Le Sénégal, qui est le premier pays à avoir ratifié les statuts de la nouvelle Cour Pénale Internationale, doit aussi nous prouver, à nous les victimes tchadiennes, qu’il peut appliquer et respecter ses engagements écrits en montrant que les violations des droits de l’homme exercées au Tchad et que l’immunité des responsables de la dictature Habré sont choses du passé. De plus, nous savons que Monsieur le Président Abdoulaye Wade a personnellement lutté au Sénégal pour un gouvernement responsable et respectueux des droits de la personne.
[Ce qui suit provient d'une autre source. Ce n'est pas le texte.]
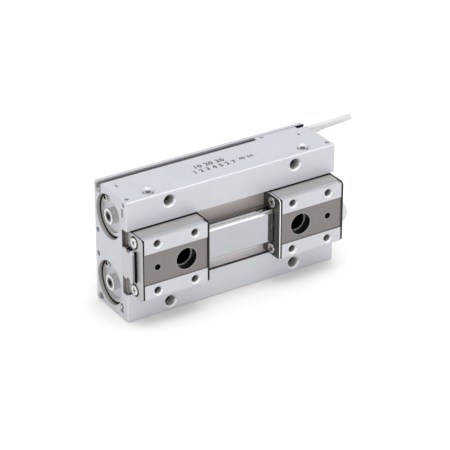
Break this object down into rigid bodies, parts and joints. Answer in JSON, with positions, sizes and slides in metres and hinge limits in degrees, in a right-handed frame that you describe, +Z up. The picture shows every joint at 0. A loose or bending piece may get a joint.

Finalement, parce que nous avons profondément souffert des crimes du régime Habré—et en souffrons encore—nous faisons appel à vous, nos frères sénégalais, pour que l’extradition de Hissène Habré soit accordée par le Sénégal et pour que notre ancien tyran puisse enfin être jugé en Belgique, le seul pays qui puisse le juger équitablement.

Étant les nombreuses victimes d’un régime responsable d’horreurs inqualifiables, nous vous remercions du fond du cœur de l’attention que vous porterez à cette lettre et de l’appui que, nous l’espérons, vous saurez gré de continuer de témoigner à notre lutte contre l’impunité au Tchad.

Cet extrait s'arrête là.